JC: So, on the one hand you're saying it's a question of communication, of branding, of expression, but also at the same time that it has to be backed up by the meat?
JC: I mentioned to a friend today that I was coming to meet with you and she said to me, “It’s funny how collaboration and competition are antidotes to me”. The alternative though of course, I think, is a possible 'red scare' that we have seen not so long ago. What do you think will be the prevailing opinion? Do you think people will wake up to a certain approach or will it be the approach as they are familiar with at current?
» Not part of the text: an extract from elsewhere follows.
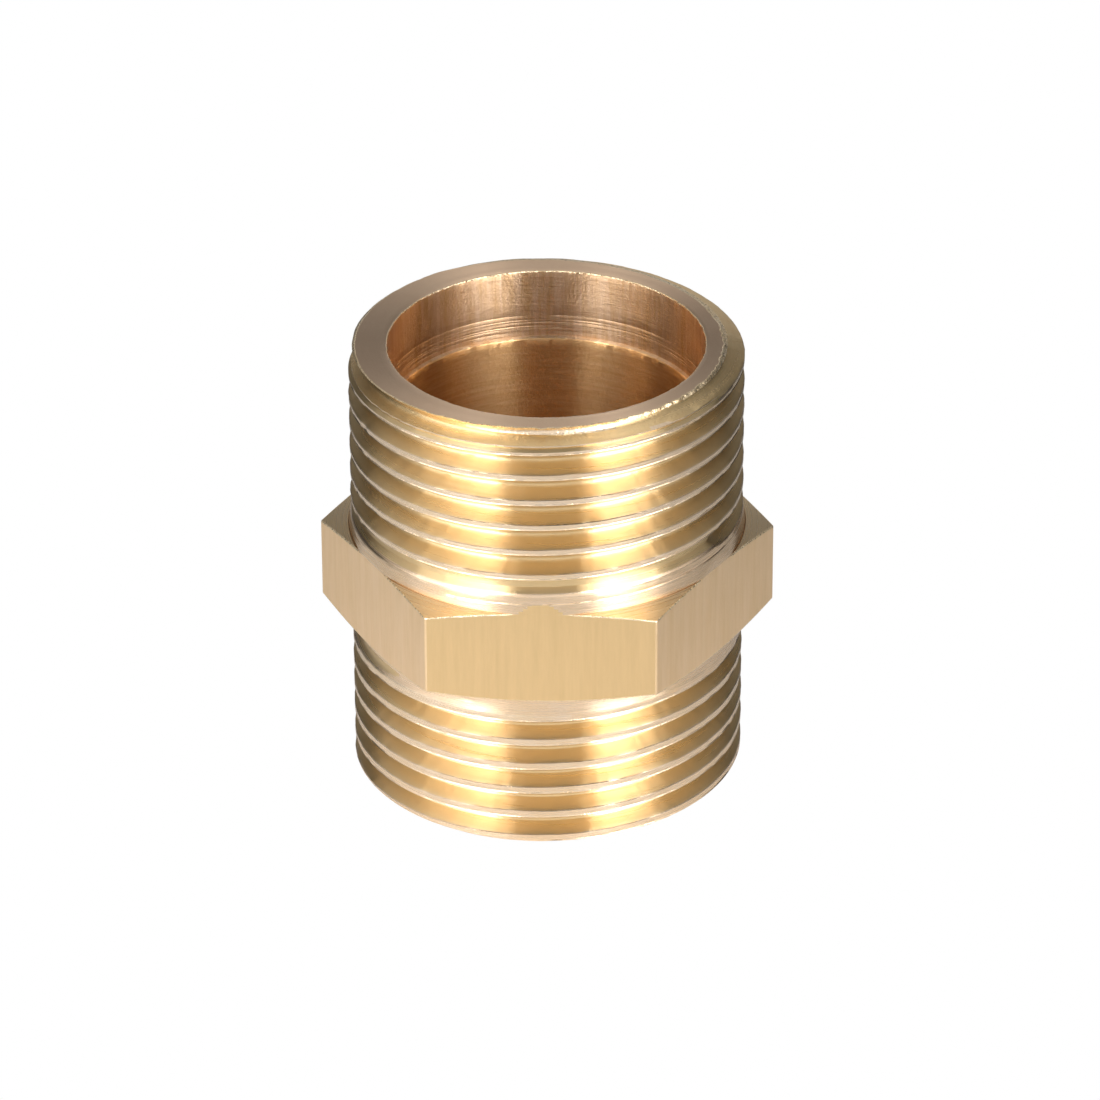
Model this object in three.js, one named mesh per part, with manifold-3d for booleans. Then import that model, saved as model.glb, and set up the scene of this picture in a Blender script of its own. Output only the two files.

PN: Well, I suspect that we’re going to go through several years of this suspicion and lack of trust in the relationship. It’s unfortunate, but it's going to take changes in policies in both countries—In China, the types of changes I just mentioned and in the U.S., I don't think much is going to change until the next president. We don't know if that'll be 2020, or 2024. But I think in the long run, the U.S. and China do not present existential threats to each other. Neither of us is trying to destroy the other. And that means that the rivalry is something we can manage. It doesn’t lead to the kinds of fears that we had in the 1930s about Hitler and Hitler’s Nazism, or the fears we had in the 1950s about Stalin and Stalin’s communism. So, whatever one thinks about the differences in our two social systems, and they are different, it's quite possible for us to have rules of the road that let us live and let live, and to also cooperate. But right now the domestic attitudes in both countries are not very healthy for this.
JC: So as the global leader that you are, if you were to project and anticipate, what would you tell us is the major trend or an important trend to come, and how should we prepare ourselves for it in advance?
PN: I do think that there are going to be common transnational challenges, and they are ones that no one country can solve by itself. So, if we don't learn how to cooperate, we’re not going to be able to achieve our own objectives. Climate change is a classic example of this, in the sense that I think it's going to get a lot worse and that we're going to have to cooperate to be able to deal with it at all. But many of the other issues I mentioned, whether it be transnational terrorism or whether it be cyber-relations, whether it be global pandemics, these are issues where nobody is going to be able to accomplish it by themselves, so we’re going to have to develop these networks of cooperation if we’re going to govern and manage these types of processes. And that means that we're condemned to cooperate, because if we don’t, we are really just condemned.